The governance boards are a key piece to the “culture change” puzzle. Implementing shared services within an agency many times is dependent on getting both senior executives and mid-tier managers on board with the concepts and changes.
Agencies like Labor and Commerce have found more success by consolidating functions internally than governmentwide efforts for human resources, financial management and the like.
“Each shared services organization will also have a governing body consisting of functional leadership and rotating client agency representatives to facilitate regular discussion of overall service delivery and departmental needs. These governance boards will typically meet on a bimonthly basis and provide the shared services organizations with real-time feedback,” Jue said. “Additionally, client agencies will have the opportunity to provide input into the semi-annual performance reviews of senior leaders of each HR, IT, procurement, and personnel security shared services organization. Adding customer input into the performance appraisals incentivizes the leadership to provide high quality service.”
Some of the reasons why Labor is finding success with this enterprisewide shared services approach are these governance boards, the SLAs and the broad input from customers. Jue said her office also will conduct a customer satisfaction survey in fiscal 2021.
She said most of these factors were not part of previous shared services efforts.
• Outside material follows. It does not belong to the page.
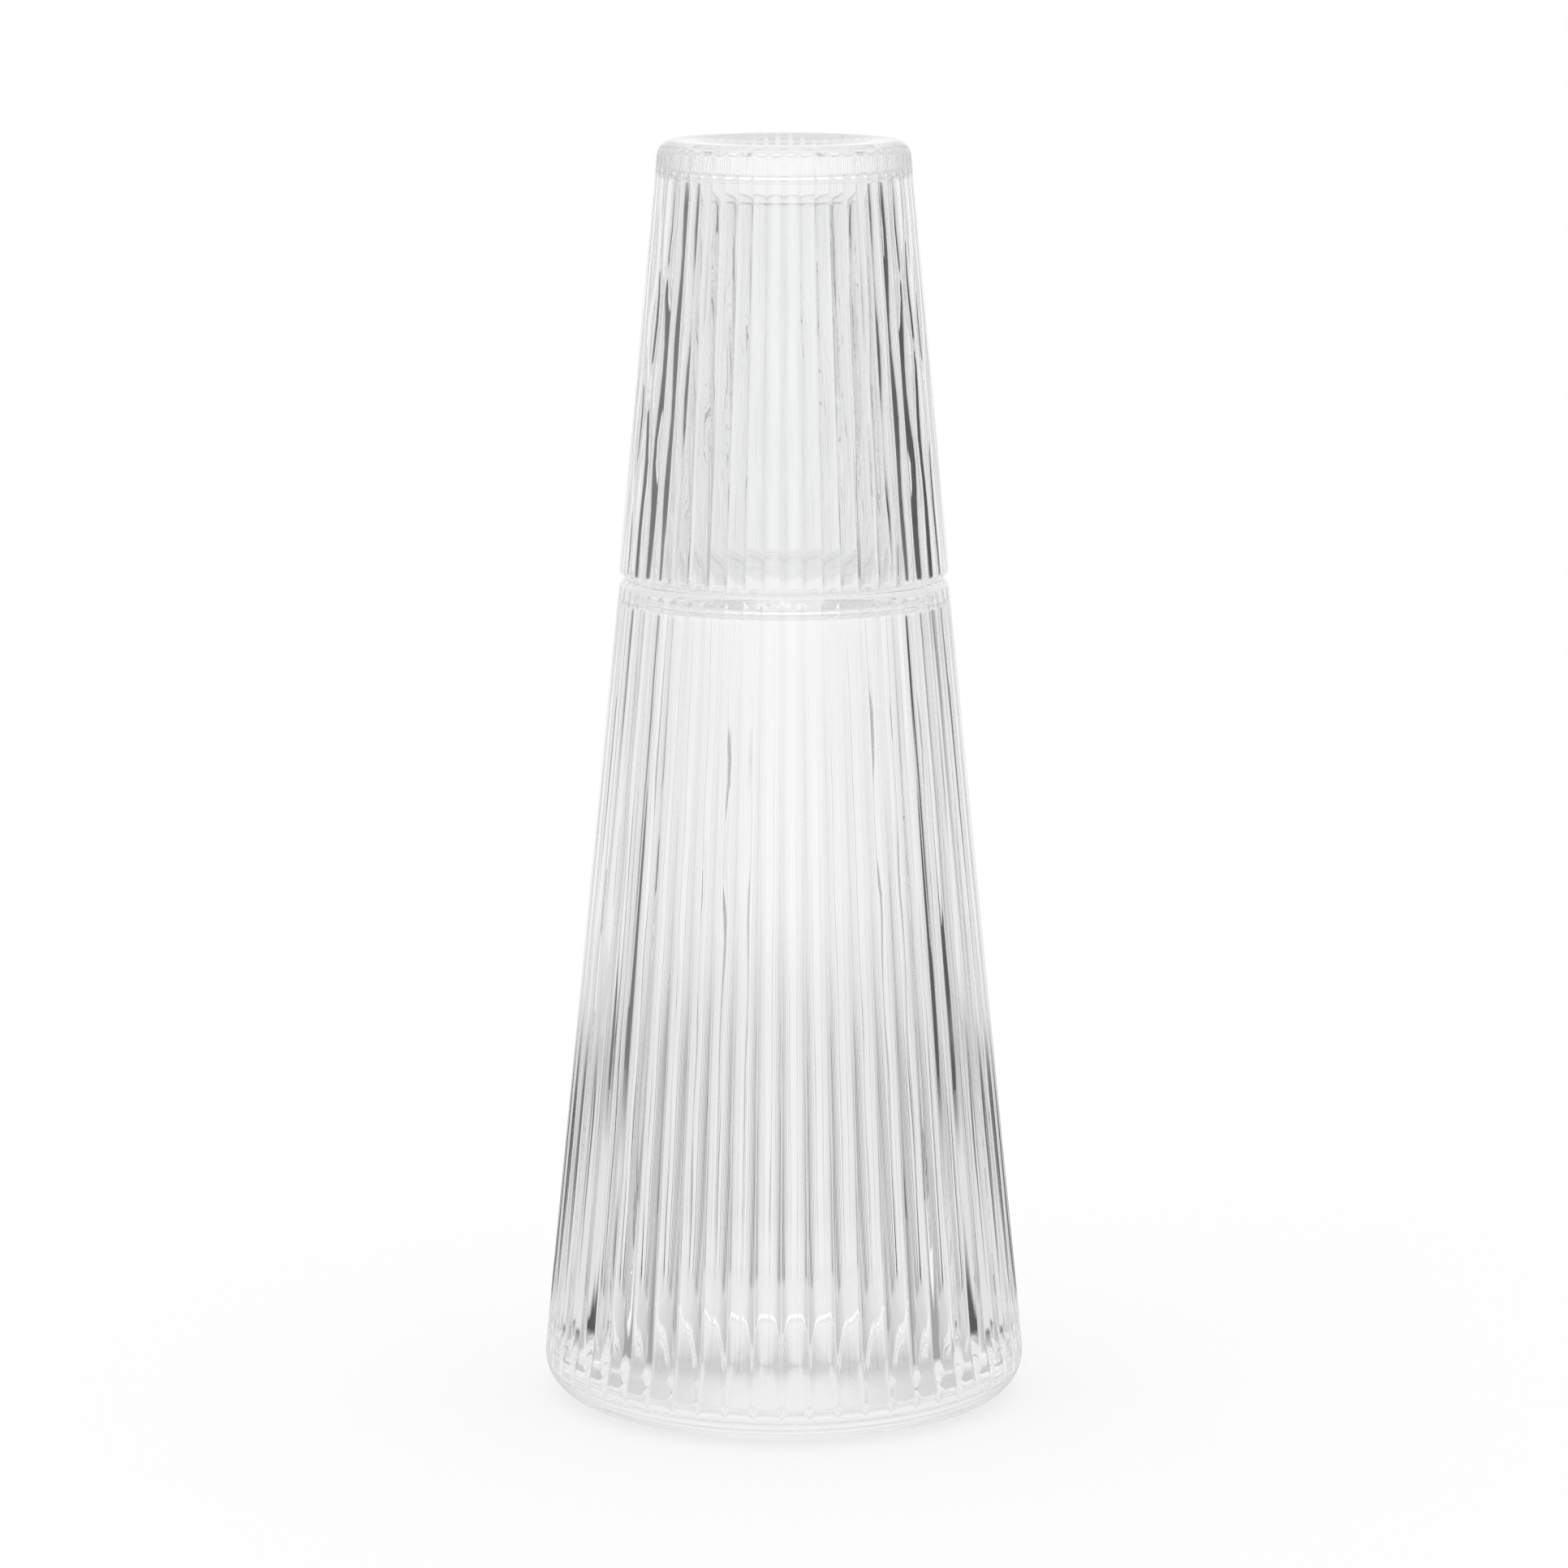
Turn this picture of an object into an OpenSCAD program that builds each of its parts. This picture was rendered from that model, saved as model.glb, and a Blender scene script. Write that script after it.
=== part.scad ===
// Bedside carafe with its tumbler: two pieces of clear ribbed glass.
// The carafe stands on the plane z = 0 with its axis on Z. The tumbler is upside down
// over the neck, with its rim on the shoulder. Millimetres, +Z up.

/* [Carafe] */
// Height of the shoulder above the table
shoulder_z = 183.8; // [140:0.2:220]
// Radius of the flank, over the rib crests, carried down to the table
foot_r = 54.7; // [46:0.1:64]
// Radius of the flank, over the rib crests, carried up to the shoulder
shoulder_r = 36.25; // [34:0.05:42]
// Rounding of the base corner
base_round = 8.5; // [5:0.1:10]
// Rounding of the shoulder corner
shoulder_round = 2.5; // [1.8:0.1:4.6]
// Wall of the body, measured level from the rib crests
body_wall = 3.6; // [3:0.1:4.4]
// Glass under the inside floor
floor_t = 6; // [4:0.1:8]
// Rounding inside, where the wall meets the floor
floor_round = 9; // [4:0.1:12]

/* [Neck] */
// Length of the neck above the shoulder
neck_len = 83.6; // [60:0.2:110]
// Wall of the neck, rounded off at the mouth
neck_wall = 2.4; // [2:0.1:3.4]
// Hollow rounding between the shoulder and the neck
neck_root_round = 1.8; // [1:0.1:2.6]

/* [Foot] */
// Inner radius of the flat ring that the carafe stands on
foot_ring_r = 39; // [30:0.5:43]
// Rise of the hollow under the base
punt_rise = 1.6; // [0.8:0.1:2.4]
// Width of the slope from the ring up into the hollow
punt_slope = 8; // [4:0.5:12]

/* [Tumbler] */
// Radius over the rib crests at the foot, which is on top while the tumbler is stored
tumbler_foot_r = 27.5; // [25:0.1:32]
// Wall of the tumbler, measured level from the rib crests
tumbler_wall = 3.3; // [2.8:0.1:3.8]
// Glass of the tumbler's base
tumbler_base_t = 6.4; // [5:0.1:8]
// Rounding of the foot's corner
tumbler_foot_round = 3.5; // [2.6:0.1:5]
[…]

“You have to engage with all stakeholders, understand their concerns, their needs and their uniqueness,” Jue said. “You also have to look at how you can institute accountability. We did that through performance tracking and the governance board. The agencies need to have input after things are consolidated. You have to think about this as a customer service. At the end of the day, we are delivering services to other parts of Labor and we can’t do it well if we don’t understand what they need.”